[WRITTEN REQUEST]:
Repeat exactly the lines running from the line that contains "function named(name, geometry, look)" to the line that contains "heavy cotton paper."; include both ends and add nothing.

[MATERIAL PROVIDED]:
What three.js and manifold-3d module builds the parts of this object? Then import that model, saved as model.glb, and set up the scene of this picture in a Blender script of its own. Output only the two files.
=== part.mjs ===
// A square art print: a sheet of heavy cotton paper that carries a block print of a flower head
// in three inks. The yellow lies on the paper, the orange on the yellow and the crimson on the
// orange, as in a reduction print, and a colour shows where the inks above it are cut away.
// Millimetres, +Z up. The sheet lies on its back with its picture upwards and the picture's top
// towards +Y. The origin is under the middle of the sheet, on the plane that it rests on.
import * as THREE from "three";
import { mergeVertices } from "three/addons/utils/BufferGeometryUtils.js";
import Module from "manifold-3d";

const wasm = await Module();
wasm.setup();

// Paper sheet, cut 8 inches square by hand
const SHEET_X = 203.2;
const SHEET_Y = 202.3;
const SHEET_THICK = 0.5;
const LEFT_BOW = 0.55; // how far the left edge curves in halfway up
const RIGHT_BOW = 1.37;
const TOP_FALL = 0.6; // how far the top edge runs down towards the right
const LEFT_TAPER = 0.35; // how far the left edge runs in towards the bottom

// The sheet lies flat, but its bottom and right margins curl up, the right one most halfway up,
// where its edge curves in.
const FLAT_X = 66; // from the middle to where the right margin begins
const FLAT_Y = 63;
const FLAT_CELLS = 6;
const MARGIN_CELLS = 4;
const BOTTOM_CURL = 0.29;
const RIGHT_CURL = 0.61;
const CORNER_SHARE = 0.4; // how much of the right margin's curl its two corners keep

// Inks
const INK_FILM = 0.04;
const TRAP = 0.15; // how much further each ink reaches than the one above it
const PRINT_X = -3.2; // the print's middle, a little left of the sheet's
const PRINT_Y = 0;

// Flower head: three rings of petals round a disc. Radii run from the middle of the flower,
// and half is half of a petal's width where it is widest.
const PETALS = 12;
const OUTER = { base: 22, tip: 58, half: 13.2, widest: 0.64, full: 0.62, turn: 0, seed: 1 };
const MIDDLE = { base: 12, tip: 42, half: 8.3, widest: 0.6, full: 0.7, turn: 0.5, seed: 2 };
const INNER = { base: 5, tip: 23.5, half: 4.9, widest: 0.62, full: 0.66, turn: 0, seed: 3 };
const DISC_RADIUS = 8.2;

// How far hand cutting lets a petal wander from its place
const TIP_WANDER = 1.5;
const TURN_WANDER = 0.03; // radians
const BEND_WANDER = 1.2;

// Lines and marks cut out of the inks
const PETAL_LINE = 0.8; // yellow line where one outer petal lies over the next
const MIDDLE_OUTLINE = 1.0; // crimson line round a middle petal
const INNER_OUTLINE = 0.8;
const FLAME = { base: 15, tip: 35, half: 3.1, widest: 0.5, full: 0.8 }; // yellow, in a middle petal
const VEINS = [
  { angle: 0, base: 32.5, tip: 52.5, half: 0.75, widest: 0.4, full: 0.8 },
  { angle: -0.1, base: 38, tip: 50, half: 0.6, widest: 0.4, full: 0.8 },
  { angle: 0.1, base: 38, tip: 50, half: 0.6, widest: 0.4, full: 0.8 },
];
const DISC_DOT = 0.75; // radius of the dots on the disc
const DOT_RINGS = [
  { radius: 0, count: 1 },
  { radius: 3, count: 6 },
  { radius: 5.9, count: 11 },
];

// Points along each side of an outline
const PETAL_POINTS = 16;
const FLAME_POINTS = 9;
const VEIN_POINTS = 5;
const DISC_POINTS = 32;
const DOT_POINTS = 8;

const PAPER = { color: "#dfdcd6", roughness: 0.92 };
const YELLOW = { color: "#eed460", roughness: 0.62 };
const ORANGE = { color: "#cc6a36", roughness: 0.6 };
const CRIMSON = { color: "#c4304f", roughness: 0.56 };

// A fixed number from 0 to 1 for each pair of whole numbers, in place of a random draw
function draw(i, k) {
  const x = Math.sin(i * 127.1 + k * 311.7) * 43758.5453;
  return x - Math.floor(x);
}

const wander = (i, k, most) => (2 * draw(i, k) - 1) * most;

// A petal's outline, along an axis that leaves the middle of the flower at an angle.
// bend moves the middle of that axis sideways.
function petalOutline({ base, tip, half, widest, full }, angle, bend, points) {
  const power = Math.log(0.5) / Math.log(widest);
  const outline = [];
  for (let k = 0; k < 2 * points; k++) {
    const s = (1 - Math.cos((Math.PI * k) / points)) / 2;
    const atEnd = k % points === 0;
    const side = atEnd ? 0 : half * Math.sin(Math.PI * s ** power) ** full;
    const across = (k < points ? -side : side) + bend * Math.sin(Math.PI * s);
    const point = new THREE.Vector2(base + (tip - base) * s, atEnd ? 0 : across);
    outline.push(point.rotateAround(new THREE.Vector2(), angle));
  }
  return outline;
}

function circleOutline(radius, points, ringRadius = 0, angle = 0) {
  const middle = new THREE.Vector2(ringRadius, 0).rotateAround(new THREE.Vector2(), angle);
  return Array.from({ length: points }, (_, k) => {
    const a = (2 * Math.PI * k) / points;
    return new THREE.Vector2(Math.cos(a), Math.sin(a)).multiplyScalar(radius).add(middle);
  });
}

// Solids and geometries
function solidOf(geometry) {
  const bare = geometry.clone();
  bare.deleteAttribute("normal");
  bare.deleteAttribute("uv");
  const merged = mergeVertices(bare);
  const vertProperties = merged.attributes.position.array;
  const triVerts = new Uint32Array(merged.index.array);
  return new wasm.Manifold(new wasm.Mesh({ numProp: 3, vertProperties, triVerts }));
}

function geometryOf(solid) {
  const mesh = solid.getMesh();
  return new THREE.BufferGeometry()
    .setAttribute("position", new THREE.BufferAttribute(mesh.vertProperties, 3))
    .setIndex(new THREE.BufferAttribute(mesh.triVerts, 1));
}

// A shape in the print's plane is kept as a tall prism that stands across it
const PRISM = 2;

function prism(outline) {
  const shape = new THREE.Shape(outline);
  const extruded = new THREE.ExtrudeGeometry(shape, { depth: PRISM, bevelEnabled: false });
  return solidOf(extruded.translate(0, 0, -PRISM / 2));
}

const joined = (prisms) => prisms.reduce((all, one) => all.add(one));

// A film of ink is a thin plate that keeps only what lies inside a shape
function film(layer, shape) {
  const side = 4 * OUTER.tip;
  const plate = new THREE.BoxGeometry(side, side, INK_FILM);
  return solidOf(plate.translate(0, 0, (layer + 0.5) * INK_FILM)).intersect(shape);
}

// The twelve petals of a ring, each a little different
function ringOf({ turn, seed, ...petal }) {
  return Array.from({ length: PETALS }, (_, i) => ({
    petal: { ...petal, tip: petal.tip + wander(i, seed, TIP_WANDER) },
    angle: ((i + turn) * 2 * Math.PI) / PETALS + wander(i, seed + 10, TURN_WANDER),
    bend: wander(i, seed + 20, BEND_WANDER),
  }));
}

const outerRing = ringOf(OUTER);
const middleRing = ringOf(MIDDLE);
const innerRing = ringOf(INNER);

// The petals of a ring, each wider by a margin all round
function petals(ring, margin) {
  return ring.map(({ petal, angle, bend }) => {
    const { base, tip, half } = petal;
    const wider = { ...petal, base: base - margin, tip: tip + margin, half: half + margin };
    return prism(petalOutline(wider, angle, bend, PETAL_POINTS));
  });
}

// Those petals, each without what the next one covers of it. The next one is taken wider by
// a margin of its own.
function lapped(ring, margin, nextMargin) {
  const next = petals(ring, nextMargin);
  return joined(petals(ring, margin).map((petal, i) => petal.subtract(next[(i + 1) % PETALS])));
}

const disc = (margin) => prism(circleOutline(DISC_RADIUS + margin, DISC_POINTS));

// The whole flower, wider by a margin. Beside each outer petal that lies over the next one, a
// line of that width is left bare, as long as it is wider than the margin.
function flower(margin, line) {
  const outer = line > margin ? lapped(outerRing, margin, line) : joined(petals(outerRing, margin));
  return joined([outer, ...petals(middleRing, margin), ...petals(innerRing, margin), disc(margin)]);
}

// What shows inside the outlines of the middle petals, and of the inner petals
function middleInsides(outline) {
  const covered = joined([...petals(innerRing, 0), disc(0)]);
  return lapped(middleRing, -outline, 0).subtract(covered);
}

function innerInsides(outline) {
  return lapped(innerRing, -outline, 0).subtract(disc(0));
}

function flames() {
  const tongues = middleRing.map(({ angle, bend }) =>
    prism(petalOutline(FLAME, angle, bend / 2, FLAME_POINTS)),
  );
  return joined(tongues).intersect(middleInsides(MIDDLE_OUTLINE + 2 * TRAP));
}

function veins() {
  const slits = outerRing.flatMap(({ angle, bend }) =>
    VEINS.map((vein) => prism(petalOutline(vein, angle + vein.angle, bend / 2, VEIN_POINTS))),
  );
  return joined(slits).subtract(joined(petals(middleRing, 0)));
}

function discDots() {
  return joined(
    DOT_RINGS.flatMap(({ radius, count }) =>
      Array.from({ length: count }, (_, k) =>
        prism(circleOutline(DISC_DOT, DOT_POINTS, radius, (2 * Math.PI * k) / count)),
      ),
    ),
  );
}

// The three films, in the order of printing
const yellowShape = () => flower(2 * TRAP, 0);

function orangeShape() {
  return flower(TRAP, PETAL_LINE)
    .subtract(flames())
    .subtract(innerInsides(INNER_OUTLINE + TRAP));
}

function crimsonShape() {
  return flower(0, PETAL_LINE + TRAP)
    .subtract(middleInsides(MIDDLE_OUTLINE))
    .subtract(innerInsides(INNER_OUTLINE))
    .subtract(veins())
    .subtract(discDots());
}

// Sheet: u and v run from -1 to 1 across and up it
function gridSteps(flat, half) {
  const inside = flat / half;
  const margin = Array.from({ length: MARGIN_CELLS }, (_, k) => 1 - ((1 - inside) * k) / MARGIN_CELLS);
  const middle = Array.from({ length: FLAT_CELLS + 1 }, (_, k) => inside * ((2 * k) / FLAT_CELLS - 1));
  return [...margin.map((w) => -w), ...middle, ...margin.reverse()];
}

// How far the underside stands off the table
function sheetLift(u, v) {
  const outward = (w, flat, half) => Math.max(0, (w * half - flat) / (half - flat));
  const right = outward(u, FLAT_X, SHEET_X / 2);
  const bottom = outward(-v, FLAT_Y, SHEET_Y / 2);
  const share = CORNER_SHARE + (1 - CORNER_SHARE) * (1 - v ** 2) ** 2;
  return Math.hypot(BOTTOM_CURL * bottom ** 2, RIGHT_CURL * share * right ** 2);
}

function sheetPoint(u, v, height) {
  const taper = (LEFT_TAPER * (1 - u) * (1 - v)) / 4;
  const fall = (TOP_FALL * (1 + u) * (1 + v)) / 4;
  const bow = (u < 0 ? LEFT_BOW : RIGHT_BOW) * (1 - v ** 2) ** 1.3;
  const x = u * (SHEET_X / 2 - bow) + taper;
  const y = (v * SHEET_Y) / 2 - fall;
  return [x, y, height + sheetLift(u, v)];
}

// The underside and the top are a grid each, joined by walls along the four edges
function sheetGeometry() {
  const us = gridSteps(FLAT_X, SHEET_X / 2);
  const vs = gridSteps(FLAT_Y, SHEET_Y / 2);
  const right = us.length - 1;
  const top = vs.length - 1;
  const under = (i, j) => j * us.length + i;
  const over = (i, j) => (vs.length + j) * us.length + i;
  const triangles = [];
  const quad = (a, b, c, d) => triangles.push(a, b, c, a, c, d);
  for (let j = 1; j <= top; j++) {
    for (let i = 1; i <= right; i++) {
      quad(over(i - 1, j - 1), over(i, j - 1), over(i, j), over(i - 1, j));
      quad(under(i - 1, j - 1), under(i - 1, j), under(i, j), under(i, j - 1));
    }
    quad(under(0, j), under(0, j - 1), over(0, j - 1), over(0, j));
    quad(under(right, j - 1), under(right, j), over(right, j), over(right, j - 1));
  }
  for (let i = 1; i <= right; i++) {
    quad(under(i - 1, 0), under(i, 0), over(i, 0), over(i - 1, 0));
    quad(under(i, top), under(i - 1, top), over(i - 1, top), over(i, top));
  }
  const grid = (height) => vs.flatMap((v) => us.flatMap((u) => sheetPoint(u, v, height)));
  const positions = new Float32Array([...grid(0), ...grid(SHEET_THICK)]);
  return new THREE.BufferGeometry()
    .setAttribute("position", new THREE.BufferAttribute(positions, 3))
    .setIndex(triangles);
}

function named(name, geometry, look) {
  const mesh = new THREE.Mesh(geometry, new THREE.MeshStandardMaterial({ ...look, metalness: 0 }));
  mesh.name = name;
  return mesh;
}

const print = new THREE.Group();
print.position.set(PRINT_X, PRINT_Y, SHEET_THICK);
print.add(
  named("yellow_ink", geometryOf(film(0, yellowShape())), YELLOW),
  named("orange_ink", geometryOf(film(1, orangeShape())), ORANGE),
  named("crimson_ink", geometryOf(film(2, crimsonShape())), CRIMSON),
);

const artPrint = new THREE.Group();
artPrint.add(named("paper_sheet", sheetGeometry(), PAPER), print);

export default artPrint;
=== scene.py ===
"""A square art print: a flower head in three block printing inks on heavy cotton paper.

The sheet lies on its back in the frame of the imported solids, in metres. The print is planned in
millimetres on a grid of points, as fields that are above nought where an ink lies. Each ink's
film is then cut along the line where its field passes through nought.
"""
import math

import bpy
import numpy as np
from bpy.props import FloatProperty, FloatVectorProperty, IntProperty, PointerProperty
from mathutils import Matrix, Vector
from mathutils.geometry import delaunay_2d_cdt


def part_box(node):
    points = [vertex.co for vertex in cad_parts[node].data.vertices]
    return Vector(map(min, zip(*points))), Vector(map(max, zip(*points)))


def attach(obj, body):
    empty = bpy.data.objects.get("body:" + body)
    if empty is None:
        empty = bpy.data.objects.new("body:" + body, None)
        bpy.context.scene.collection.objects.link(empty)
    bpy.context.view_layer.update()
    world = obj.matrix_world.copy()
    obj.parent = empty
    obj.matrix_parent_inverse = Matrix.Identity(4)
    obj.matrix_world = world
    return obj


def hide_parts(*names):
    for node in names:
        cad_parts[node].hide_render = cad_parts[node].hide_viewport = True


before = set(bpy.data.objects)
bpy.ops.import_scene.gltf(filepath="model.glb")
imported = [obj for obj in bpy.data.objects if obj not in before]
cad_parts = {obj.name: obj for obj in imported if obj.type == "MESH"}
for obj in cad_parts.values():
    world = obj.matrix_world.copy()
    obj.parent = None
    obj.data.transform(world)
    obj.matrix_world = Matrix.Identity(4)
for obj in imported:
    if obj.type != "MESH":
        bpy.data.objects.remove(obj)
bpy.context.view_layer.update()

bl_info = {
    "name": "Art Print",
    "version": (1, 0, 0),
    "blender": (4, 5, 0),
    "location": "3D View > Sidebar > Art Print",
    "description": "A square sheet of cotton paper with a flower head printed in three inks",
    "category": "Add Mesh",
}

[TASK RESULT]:
function named(name, geometry, look) {
  const mesh = new THREE.Mesh(geometry, new THREE.MeshStandardMaterial({ ...look, metalness: 0 }));
  mesh.name = name;
  return mesh;
}

const print = new THREE.Group();
print.position.set(PRINT_X, PRINT_Y, SHEET_THICK);
print.add(
  named("yellow_ink", geometryOf(film(0, yellowShape())), YELLOW),
  named("orange_ink", geometryOf(film(1, orangeShape())), ORANGE),
  named("crimson_ink", geometryOf(film(2, crimsonShape())), CRIMSON),
);

const artPrint = new THREE.Group();
artPrint.add(named("paper_sheet", sheetGeometry(), PAPER), print);

export default artPrint;
=== scene.py ===
"""A square art print: a flower head in three block printing inks on heavy cotton paper.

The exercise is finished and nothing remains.